The main ingredient in cottage cheese is milk — milk plus science. The process involves adding acid or live, active cultures (probiotics), which causes the whey (liquid) and milk solids to separate. After the curd takes shape, it's cut into small pieces and drained, to allow additional liquid to be removed. The curds are later rinsed and usually combined with salt. And sometimes with bits of pineapple and other ingredients.

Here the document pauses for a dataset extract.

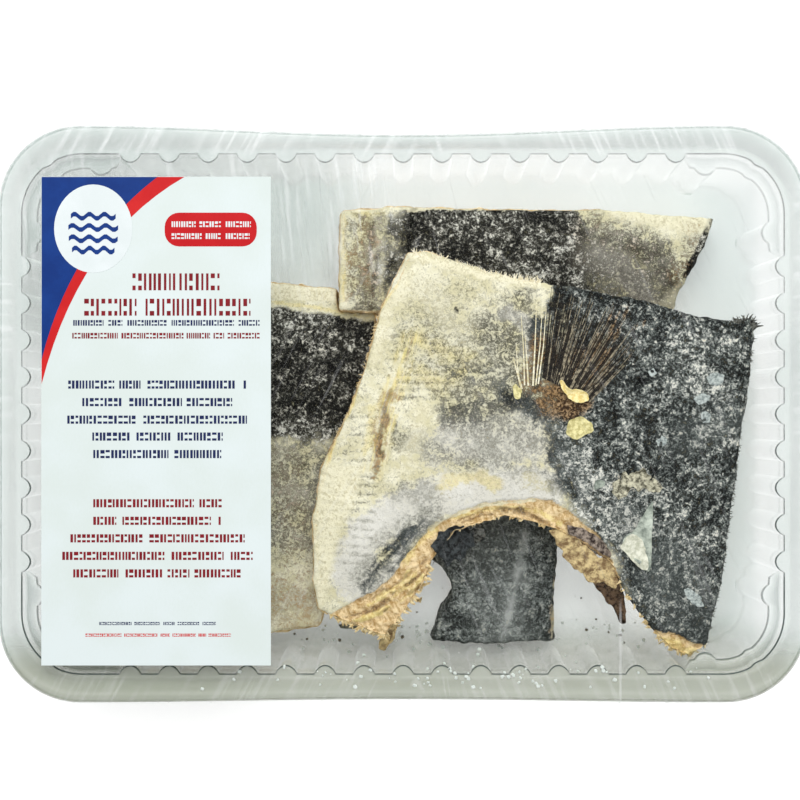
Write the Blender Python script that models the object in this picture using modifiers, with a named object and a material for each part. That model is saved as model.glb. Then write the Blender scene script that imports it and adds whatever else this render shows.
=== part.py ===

Newer brands take some cues from yogurt

Cottage cheese is made by producers large and small, and some new brands have entered the marketplace to acclaim, according to Culture. Muuna and Good Culture have given boring old cottage cheese a hip and contemporary look and vibe on store shelves. Muuna is packaged in brightly colored, single-serve containers and comes in flavors like strawberry, peach, mango, and blueberry, as well as low-fat plain (per PerishableNews.com). Good Culture is available in "classic” style, as well as in flavors like strawberry chia and blueberry acai chia. It's organic, produced simply, and "ridiculously good,” according to the website.

TikToker Ryan Kassim (@ryankassim) agrees. In a video liked by more than 76,000 people, Kassim shows the universe how to make cottage cheese taste good (his real words: "not taste like s—”). TikTok LOVES cottage cheese. Kassim's procedure: Dump a container of Good Culture low-fat cottage cheese into a bowl. Sprinkle it with a generous amount of Trader Joe's Everything But the Bagel seasoning. Just for fun, cut a ripe avocado in half and add that to the bowl too, mixing it in. "It's amazing,” he says while eating a spoonful.